- _RECORD LIST_:
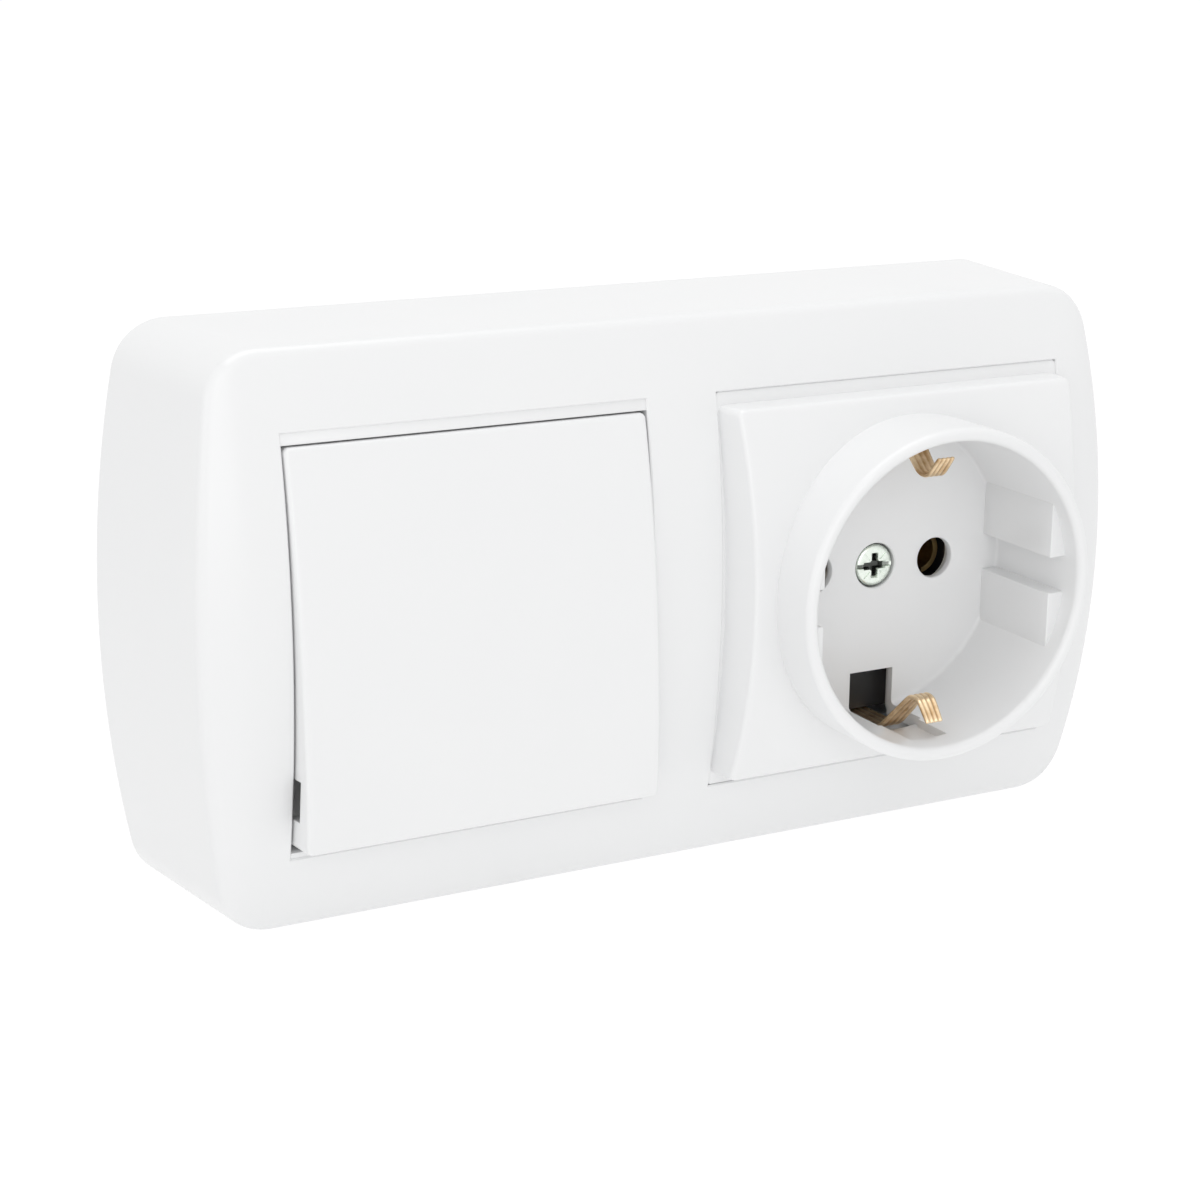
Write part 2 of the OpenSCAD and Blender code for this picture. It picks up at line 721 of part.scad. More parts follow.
// Black insulating body that holds the pin contacts, the terminals and the nut
module socket_body() {
    pocket_x = socket_terminal_x;
    pocket_y = socket_terminal_y;
    room_w = terminal_w + 2 * pocket_gap;
    room_h = terminal_h + 2 * pocket_gap;
    color("black") on_wall() translate([socket_x, 0, 0]) difference() {
        block(0, 0, socket_body_w, socket_body_h, plate_t, socket_body_d);
        for (s = [-1, 1]) {
            block(s * pin_pitch / 2, 0, pocket_w, pocket_w, contact_back_d - seat_gap, socket_body_d + cut);
            block(s * tail_x, socket_terminal_y / 2, tail_w + 2 * pocket_gap, socket_terminal_y,
                  contact_back_d - seat_gap, socket_body_d + cut);
            block(s * pocket_x, pocket_y, room_w, room_h, contact_back_d - seat_gap, socket_body_d + cut);
            terminal_pocket(s * pocket_x, pocket_y, contact_back_d + sheet_t, socket_body_d, socket_body_h / 2);
        }
        terminal_pocket(-pocket_x, -pocket_y, strap_front_d, socket_body_d, -socket_body_h / 2);
        block(0, 0, strap_w + 2 * pocket_gap, socket_body_h + cut, plate_t - cut, strap_front_d + seat_gap);
        block(-pocket_x, -pocket_y, room_w, room_h, plate_t - cut, strap_front_d + cut);
        block(-pocket_x / 2, -pocket_y, pocket_x, room_h, plate_t - cut, strap_front_d + seat_gap);
        block(0, 0, nut_w + 2 * seat_gap, nut_w + 2 * seat_gap, plate_t - cut, nut_d + nut_t + seat_gap);
        round_bar(0, 0, centre_shank_r + shank_gap, plate_t, socket_body_d + cut);
        translate([-socket_x, 0, 0]) fix_wells(socket_x, socket_body_d);
    }
}

// Brass pin contact: a slit spring sleeve, a tail and a terminal block, on the side s of the middle
module pin_contact(s) {
    x = s * pin_pitch / 2;
    slit_back_d = contact_back_d + 4;
    sheet_front_d = contact_back_d + sheet_t;
    color("goldenrod") on_wall() translate([socket_x, 0, 0]) union() {
        difference() {
            round_bar(x, 0, contact_out_r, contact_back_d, contact_front_d);
            round_bar(x, 0, contact_in_r, sheet_front_d, contact_front_d + cut);
            block(x, 0, contact_slit, 2 * contact_out_r + cut, slit_back_d, contact_front_d + cut);
        }
        block(s * tail_x, socket_terminal_y / 2, tail_w, socket_terminal_y, contact_back_d, sheet_front_d);
        terminal_block(s * socket_terminal_x, socket_terminal_y, sheet_front_d - slice);
        block(s * socket_terminal_x, socket_terminal_y, terminal_w, terminal_h, contact_back_d, sheet_front_d);
    }
}

module line_contact() {
    pin_contact(-1);
}

module neutral_contact() {
    pin_contact(1);
}

module socket_terminal_screws() {
    color("silver") on_wall() for (s = [-1, 1])
        terminal_screw(socket_x + s * socket_terminal_x, socket_terminal_y, contact_back_d + sheet_t);
}

// Strip of even thickness along a path drawn as height and depth, with round bends
module strip(path, t) {
    for (i = [0:len(path) - 2]) {
        a = path[i];
        b = path[i + 1];
        step = b - a;
        translate(a) rotate(atan2(step[1], step[0])) translate([0, -t / 2]) square([norm(step), t]);
    }
    for (p = path) translate(p) circle(d = t, $fn = 24);
}

// Points round a bend, from angle a0 to a1 about the given centre
function bend(centre, r, a0, a1) = [for (i = [0:bend_steps])
    let (a = a0 + (a1 - a0) * i / bend_steps) centre + r * [cos(a), sin(a)]];

// Path of one clip, from the corner behind the body, over the fold and the ridge to the tip
function clip_path() = let (
        arm = atan(clip_slope),
        tip = atan2(clip_tip_d - ridge_d, clip_tip_y - clip_ridge),
        centre = [clip_ridge + clip_bend_r, ridge_d]
    ) concat(
        [[clip_back_y, plate_t + strap_t / 2], [clip_back_y, clip_fold_d]],
        bend(centre, clip_bend_r, 180 + 90 - arm, 90 + tip),
        [[clip_tip_y, clip_tip_d]]
    );

// Earth strap: one bent strip with a ribbed spring clip at each end, and its terminal block
module earth_strap() {
    path = clip_path();
    rib_w = clip_w / rib_count * rib_share;
    side_reach = socket_terminal_x + terminal_w / 2;
    color("darkgoldenrod") on_wall() translate([socket_x, 0, 0]) {
        block(0, 0, strap_w, 2 * clip_back_y, plate_t, strap_front_d);
        difference() {
            block(-side_reach / 2, -socket_terminal_y, side_reach, terminal_h, plate_t, strap_front_d);
            round_bar(-socket_terminal_x, -socket_terminal_y, terminal_r + run_gap,
                      plate_t - cut, strap_front_d + cut);
        }
        terminal_block(-socket_terminal_x, -socket_terminal_y, strap_front_d - slice);
        for (s = [0, 1]) mirror([0, s, 0]) {
            along_x(strap_w) strip([path[0], path[1]], strap_t);
            along_x(clip_w) strip([for (i = [1:len(path) - 1]) path[i]], strap_t * 0.7);
            for (i = [0:rib_count - 1])
                translate([(i - (rib_count - 1) / 2) * clip_w / rib_count, 0, 0])
                    along_x(rib_w) strip([for (k = [1:len(path) - 1]) path[k]], strap_t);
        }
    }
}

module earth_screw() {
    color("silver") on_wall() terminal_screw(socket_x - socket_terminal_x, -socket_terminal_y, strap_front_d);
}

module centre_nut() {
    color("silver") on_wall() difference() {
        block(socket_x, 0, nut_w, nut_w, nut_d, nut_d + nut_t);
        round_bar(socket_x, 0, centre_shank_r + run_gap, nut_d - cut, nut_d + nut_t + cut);
    }
}

// Centre screw: domed head with a cross recess, a slot and four short marks between its wings
module centre_screw() {
    edge_r = 0.5;
    top_d = screw_bed_d + centre_head_h;
    cross_w = 0.85;
    cross_t = 1;
    slot_t = 0.45;
    wing_w = centre_head_r * 1.25;
    mark_w = 0.14;
    mark_t = 0.08;
    mark_x = centre_head_r * 0.62;
    mark_l = centre_head_r * 0.5;
    color("silver") on_wall() translate([socket_x, 0, 0]) difference() {
        union() {
            round_bar(0, 0, centre_shank_r, nut_d, screw_bed_d + slice);
            translate([0, 0, screw_bed_d]) rotate_extrude() {
                square([centre_head_r, centre_head_h - edge_r]);
                square([centre_head_r - edge_r, centre_head_h]);
                translate([centre_head_r - edge_r, centre_head_h - edge_r]) circle(r = edge_r);
            }
        }
        for (a = [0, 90]) rotate(a) block(0, 0, wing_w, cross_w, top_d - cross_t, top_d + cut);
        block(0, 0, 2 * centre_head_r + cut, cross_w * 0.8, top_d - slot_t, top_d + cut);
        for (a = [45:90:315]) rotate(a) block(mark_x, 0, mark_l, mark_w, top_d - mark_t, top_d + cut);
    }
}

// Side outline of the raised block: upright at the window, then leaning in to its front edge
module block_profile(half_w, lean, back, lean_d, front) {
    polygon([[-half_w, back], [half_w, back], [half_w, lean_d], [half_w - lean, front],
             [lean - half_w, front], [-half_w, lean_d]]);
}

module raised_block(inset) {
    half_w = cover_w / 2 - inset;
    intersection() {
        along_y(block_h - 2 * inset)
            block_profile(half_w, block_lean, ledge_d - (inset > 0 ? cut : 0), lean_start_d, block_d);
        behind_face(block_face_r - inset, block_axis_d, 2 * body_w);
    }
}

// Guide pads: the recess wall thickened to two flat chords on each side, with a groove between
module guide_pads() {
    intersection() {
        union() for (sx = [-1, 1], sy = [-1, 1])
            block(sx * (pad_x + recess_r) / 2, sy * (pad_groove / 2 + recess_r) / 2,
                  recess_r - pad_x, recess_r - pad_groove / 2, floor_d, rim_d - pad_drop);
        round_bar(0, 0, recess_r + collar_t / 2, floor_d - cut, rim_d);
    }
}

// Openings above and below in the recess's floor and wall, where the earth clips come through
module earth_gaps() {
    gap_out_y = clip_back_y + strap_t;
    for (s = [-1, 1])
        block(0, s * (earth_gap_y + gap_out_y) / 2, earth_gap_w, gap_out_y - earth_gap_y,
              floor_back_d - cut, earth_gap_d);
}

// Floor of the plug recess, with the pin holes and the bed of the centre screw
module recess_floor() {
    bed_r = centre_head_r + 0.35;
    color("white") on_wall() translate([socket_x, 0, 0]) difference() {
        round_bar(0, 0, collar_r, floor_back_d, floor_d);
        earth_gaps();
        for (s = [-1, 1]) round_bar(s * pin_pitch / 2, 0, pin_hole_r, floor_back_d - cut, floor_d + cut);
        round_bar(0, 0, bed_r, screw_bed_d, floor_d + cut);
        round_bar(0, 0, centre_shank_r + shank_gap, floor_back_d - cut, screw_bed_d + cut);
    }
}

// Cover in the socket window: a plate with a raised block, and the collar round the plug recess
module socket_cover() {
    lip_r = collar_t / 2;
    strip_in = (cover_h - block_h) / 2 + cover_t;
    wall_slot_front_d = rim_d - 4;
    color("white") on_wall() translate([socket_x, 0, 0]) difference() {
        union() {
            difference() {
                union() {
                    block(0, 0, cover_w, cover_h, ledge_d, ledge_d + flange_t);
                    intersection() {
                        union() for (s = [-1, 1])
                            block(0, s * (cover_h - strip_in) / 2, cover_w, strip_in, ledge_d, face_d);
                        behind_face(strip_axis_r, face_axis_d, body_w);
                    }
                    raised_block(0);
                }
                raised_block(cover_t);
            }
            round_bar(0, 0, collar_r, floor_d, rim_d - lip_r);
            translate([0, 0, rim_d - lip_r]) rotate_extrude() translate([recess_r + lip_r, 0]) circle(r = lip_r);
        }
        difference() {
            round_bar(0, 0, recess_r, floor_d - cut, rim_d + cut);
            guide_pads();
        }
        earth_gaps();
        for (s = [-1, 1])
            block(0, s * recess_r, earth_gap_w - 1, collar_t, earth_gap_d - cut, wall_slot_front_d);
    }
}

base_plate();
cable_grommet();
housing();
switch_frame();
switch_body();
common_terminal();
load_terminal();
fixed_tip();
switch_terminal_screws();
contact_lever();
moving_tip();
rocker_carrier();
plunger();
plunger_spring();
rocker();
socket_body();
line_contact();
neutral_contact();
socket_terminal_screws();
earth_strap();
earth_screw();
centre_nut();
centre_screw();
recess_floor();
socket_cover();
insert_screws();
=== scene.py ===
"""Looks of the surface-mounted switch and socket combination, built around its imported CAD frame.

Every length here is in millimetres of the shared frame, and MM turns it into metres: X runs right, Z runs up,
and a depth is measured out from the wall plane, towards the viewer, so it is the negative of Y.
"""

import json
import logging
import math
from dataclasses import dataclass
from enum import Enum
from typing import Callable, Optional, Sequence, Union

import bpy
from mathutils import Matrix, Vector

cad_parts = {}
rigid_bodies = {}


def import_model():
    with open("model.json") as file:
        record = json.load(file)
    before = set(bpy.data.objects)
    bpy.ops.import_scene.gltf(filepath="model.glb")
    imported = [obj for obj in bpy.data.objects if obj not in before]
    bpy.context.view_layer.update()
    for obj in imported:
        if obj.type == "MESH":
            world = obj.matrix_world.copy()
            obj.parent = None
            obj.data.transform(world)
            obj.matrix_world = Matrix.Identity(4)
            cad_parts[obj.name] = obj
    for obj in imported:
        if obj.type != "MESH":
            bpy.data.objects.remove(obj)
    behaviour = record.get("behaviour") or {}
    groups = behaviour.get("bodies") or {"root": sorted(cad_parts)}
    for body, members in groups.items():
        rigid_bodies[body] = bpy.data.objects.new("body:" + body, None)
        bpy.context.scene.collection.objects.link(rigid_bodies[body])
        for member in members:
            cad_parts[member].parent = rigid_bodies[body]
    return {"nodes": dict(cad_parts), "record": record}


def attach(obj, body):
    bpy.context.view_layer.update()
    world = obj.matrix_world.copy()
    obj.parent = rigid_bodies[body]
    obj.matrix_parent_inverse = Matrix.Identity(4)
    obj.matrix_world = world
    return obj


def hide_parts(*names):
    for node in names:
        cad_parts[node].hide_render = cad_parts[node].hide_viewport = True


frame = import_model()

LOG = logging.getLogger("switch_and_socket")
MM = 0.001
SWITCH_X = -30.0
SOCKET_X = 30.0
FACE_AXIS = -101.57
GROOVE = "groove"
Number = Union[float, "Signal"]


class Pick(Enum):
    """What an edit selects, by its place among the select modes."""

    EDGES = 1
    FACES = 2


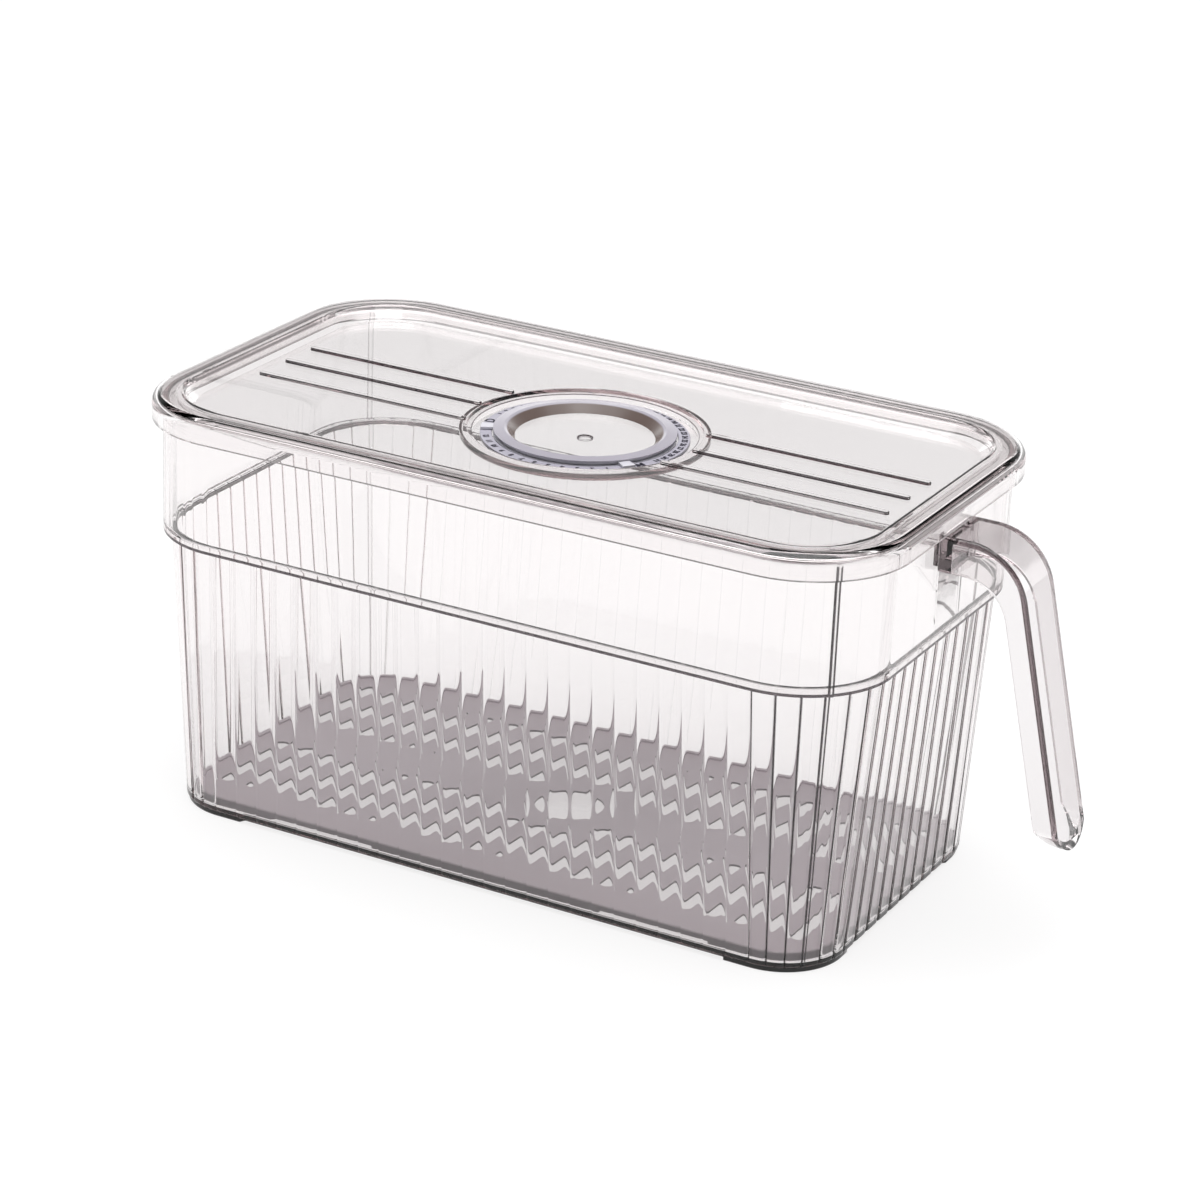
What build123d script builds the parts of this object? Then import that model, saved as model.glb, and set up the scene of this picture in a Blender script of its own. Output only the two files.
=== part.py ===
from build123d import *
import math
import os

# Lidded storage bin for a refrigerator: a reeded clear tub with a drop handle, a lift-off lid
# with a day and month dial, and a slotted drain tray on the floor.
# Units are millimetres. The origin is the centre of the base, on the plane that the bin
# stands on. +X runs along the length towards the handle, +Z is up.

# ---------------------------------------------------------------- driving dimensions
WALL = 2.4

# tub: a narrower reeded lower wall under a plain upper band
BASE_LENGTH, BASE_WIDTH, BASE_CORNER = 273.0, 145.0, 25.0
SHOULDER_LENGTH, SHOULDER_WIDTH, SHOULDER_CORNER = 286.5, 156.5, 34.0
BAND_LENGTH, BAND_WIDTH, BAND_CORNER = 292.0, 162.0, 36.0
BASE_SLAB = 2.4
FLOOR_TOP = 3.0
SHOULDER_HEIGHT = 108.4
LEDGE_TOP = SHOULDER_HEIGHT + WALL
RIM_TOP = 156.6
REBATE_HEIGHT, REBATE_DEPTH = 1.6, 3.0
REBATE_LONG, REBATE_SHORT = 202.0, 84.0
FLOOR_FILLET = 1.4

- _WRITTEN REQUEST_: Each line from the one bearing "base_plate();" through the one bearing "bpy.context.scene.collection.objects.link(rigid_bodies[body])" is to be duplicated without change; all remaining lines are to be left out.

- _OUTPUT OF THE EXERCISE_:
base_plate();
cable_grommet();
housing();
switch_frame();
switch_body();
common_terminal();
load_terminal();
fixed_tip();
switch_terminal_screws();
contact_lever();
moving_tip();
rocker_carrier();
plunger();
plunger_spring();
rocker();
socket_body();
line_contact();
neutral_contact();
socket_terminal_screws();
earth_strap();
earth_screw();
centre_nut();
centre_screw();
recess_floor();
socket_cover();
insert_screws();
=== scene.py ===
"""Looks of the surface-mounted switch and socket combination, built around its imported CAD frame.

Every length here is in millimetres of the shared frame, and MM turns it into metres: X runs right, Z runs up,
and a depth is measured out from the wall plane, towards the viewer, so it is the negative of Y.
"""

import json
import logging
import math
from dataclasses import dataclass
from enum import Enum
from typing import Callable, Optional, Sequence, Union

import bpy
from mathutils import Matrix, Vector

cad_parts = {}
rigid_bodies = {}


def import_model():
    with open("model.json") as file:
        record = json.load(file)
    before = set(bpy.data.objects)
    bpy.ops.import_scene.gltf(filepath="model.glb")
    imported = [obj for obj in bpy.data.objects if obj not in before]
    bpy.context.view_layer.update()
    for obj in imported:
        if obj.type == "MESH":
            world = obj.matrix_world.copy()
            obj.parent = None
            obj.data.transform(world)
            obj.matrix_world = Matrix.Identity(4)
            cad_parts[obj.name] = obj
    for obj in imported:
        if obj.type != "MESH":
            bpy.data.objects.remove(obj)
    behaviour = record.get("behaviour") or {}
    groups = behaviour.get("bodies") or {"root": sorted(cad_parts)}
    for body, members in groups.items():
        rigid_bodies[body] = bpy.data.objects.new("body:" + body, None)
        bpy.context.scene.collection.objects.link(rigid_bodies[body])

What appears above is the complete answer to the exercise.